Norton Rose Fulbright partner Andrew Williams looks at the implications for time charters and contracts of the High Court judgement concerning the interpretation of the term “forthwith” in the VLCC Miracle Hope case
The VLCC tanker Miracle Hope was subject to a complex chain of time and voyage charters and was arrested in Singapore by a lender in connection with a dispute relating to the discharge of over 1M barrels of crude oil, under a trade financed by the lender and for which the lender had not received repayment. Discharge had occurred without presentation of original bills of lading, in reliance on customary indemnity provisions in the charters that required the provision of bail or other security to secure release of the vessel, if Miracle Hope was arrested.
Upon the arrest of Miracle Hope, injunctions were sought along the chartering chain to secure the release of the vessel. Those injunctions were granted and required by their terms the provision of bail or other security to release the vessel from arrest “forthwith.” Following the grant of the injunctions, the charterers sought to comply with the injunctions, but failed to reach agreement with the lender as to the terms of the bank guarantee required to secure the release of the Miracle Hope. The vessel thus remained under arrest for several weeks after the injunctions were granted.
Orders to vary the injunctions were sought to more precisely specify by when the action must be taken, to release the Miracle Hope from arrest, rather than relying simply on “forthwith.” The variations of the injunctions were resisted, and the matter came before Teare J. ( EWHC 995 (Comm)).
The judge recognised that the use of the word “forthwith” was an indication that “the action required to be taken must be taken, at the least, with some urgency” (paragraph ). It was acknowledged, per the original injunction application, that there was a very pressing need for the security to be provided to secure the release of the vessel from arrest.
However, Teare J. declined to follow the dictionary definition of “forthwith” and conclude that this effectively required instantaneous compliance, stating that such an interpretation would be “unrealistic.” The judge held that: “In my judgment the word “forthwith” in the present context envisages that the security will be provided in the shortest practicable time. What is practicable will inevitably depend upon the circumstances of the case.”
What can those who spend time negotiating time periods for compliance with contractual obligations take away from this judgment? Whilst the judgment of Teare J. concerned the interpretation of a court order, not a contract, there is no reason in principle why the interpretation favoured by Teare J. should not apply equally in other settings.

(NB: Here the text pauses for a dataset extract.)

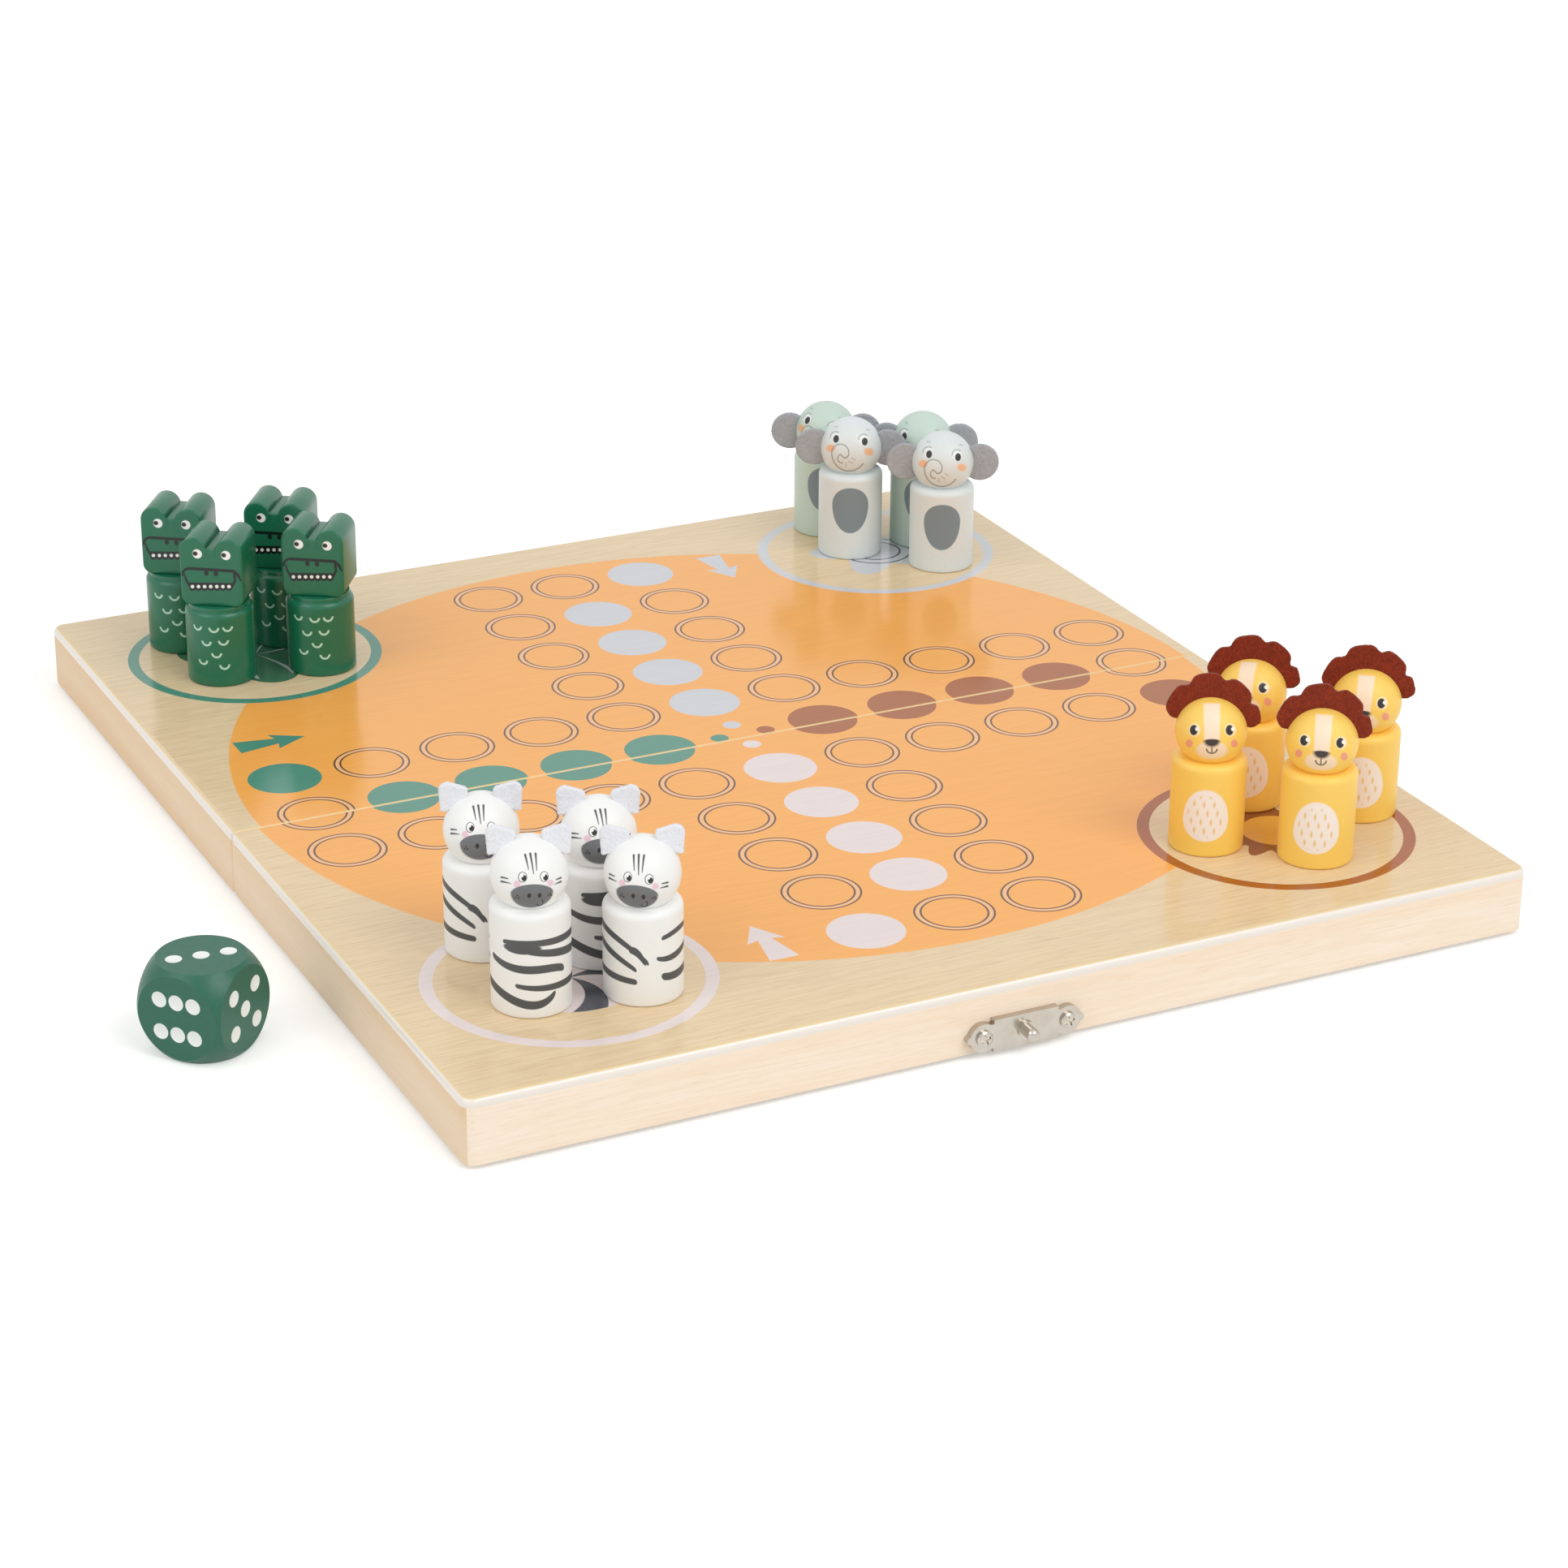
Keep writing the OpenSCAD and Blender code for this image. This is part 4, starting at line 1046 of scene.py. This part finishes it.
FLOOR_HALF, FLOOR_GAP = 1.5, 0.0001     # metres; the gap keeps the floor off what stands on it
WHITE_LIGHT, NO_LIGHT = (1, 1, 1, 1), (0, 0, 0, 1)
SKY_LIGHT = 0.66                        # the world's strength, but the camera and mirrors see 1


def floor_paint():
    """White floor: the camera and mirrors see it lifted to white, and all other light its plain paint."""
    finish = Finish("floor_paint")
    speck = finish.noise(finish.place(), 400, 2.0, 0.5)
    ground = finish.mix(speck, colour(236, 236, 234), colour(232, 232, 230))
    lift = {"Emission Color": finish.mix(finish.seen(), NO_LIGHT, WHITE_LIGHT), "Emission Strength": 0.35}
    return finish.surface(ground, 0.8, **lift, **{"Specular IOR Level": 0.0})


mesh = bpy.data.meshes.new("floor")
floor_z = FLOOR_Z * MM - FLOOR_GAP
corners = [(a * FLOOR_HALF, b * FLOOR_HALF, floor_z) for a, b in ((-1, -1), (1, -1), (1, 1), (-1, 1))]
mesh.from_pydata(corners, [], [(0, 1, 2, 3)])
mesh.materials.append(floor_paint())
floor = bpy.data.objects.new("floor", mesh)
bpy.context.scene.collection.objects.link(floor)
floor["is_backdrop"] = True

world = bpy.data.worlds.new("studio")
bpy.context.scene.world = world
world.use_nodes = True
sky = Nodes(world.node_tree)
strength = SKY_LIGHT + sky.seen() * (1 - SKY_LIGHT)
backdrop = sky.add("ShaderNodeBackground", {}, {"Color": WHITE_LIGHT, "Strength": strength})
sky.add("ShaderNodeOutputWorld", {}, {"Surface": backdrop})


def soft_light(name, place, watts, size):
    """A square soft light that looks at the middle of the board."""
    light = bpy.data.lights.new(name, "AREA")
    light.energy, light.size = watts, size
    lamp = bpy.data.objects.new(name, light)
    lamp.location = place
    lamp.rotation_euler = (-lamp.location).to_track_quat("-Z", "Y").to_euler()
    bpy.context.scene.collection.objects.link(lamp)


soft_light("key_light", (0.5, -1.3, 1.5), 13, 1.2)
soft_light("fill_light", (-1.4, -0.2, 1.2), 6.5, 1.2)

bpy.context.scene.view_settings.view_transform = "Standard"

visual_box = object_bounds()
{"cad": [list(corner) for corner in cad_box], "visual": [list(corner) for corner in visual_box]}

That being so, the first key point is therefore that “forthwith” clearly may not require compliance quite as quickly as a party thinks it might. Many will still think “forthwith” has its dictionary definition and means “immediately.” This is not necessarily so. Parties must be aware, if they choose still to use the term “forthwith,” that it is likely to be given a wider meaning, which is always fact-specific.
The second key point follows from the first. “Forthwith” has been demonstrated by the facts of the Miracle Hope case to be an inherently imprecise term, and it is almost certainly the case that the true intention of the parties can be more accurately captured in plainer English. If the parties mean “as soon as reasonably practicable,” they should say so. If they wish to impose a longstop, “as soon as reasonably practicable and no later than…” can be used. And if the parties really do intend for “forthwith” to have its dictionary definition, then “on the date of this agreement” or similar is likely to flush out in negotiation whether or not a demand for such speedy compliance is reasonable in the circumstances, or realistically achievable.
The consequences for market participants of continued reliance on “forthwith” may therefore at best be protracted negotiations as to the term’s meaning, but at worst may result in uncertain contracts and, ultimately, greater risk of dispute with counterparties.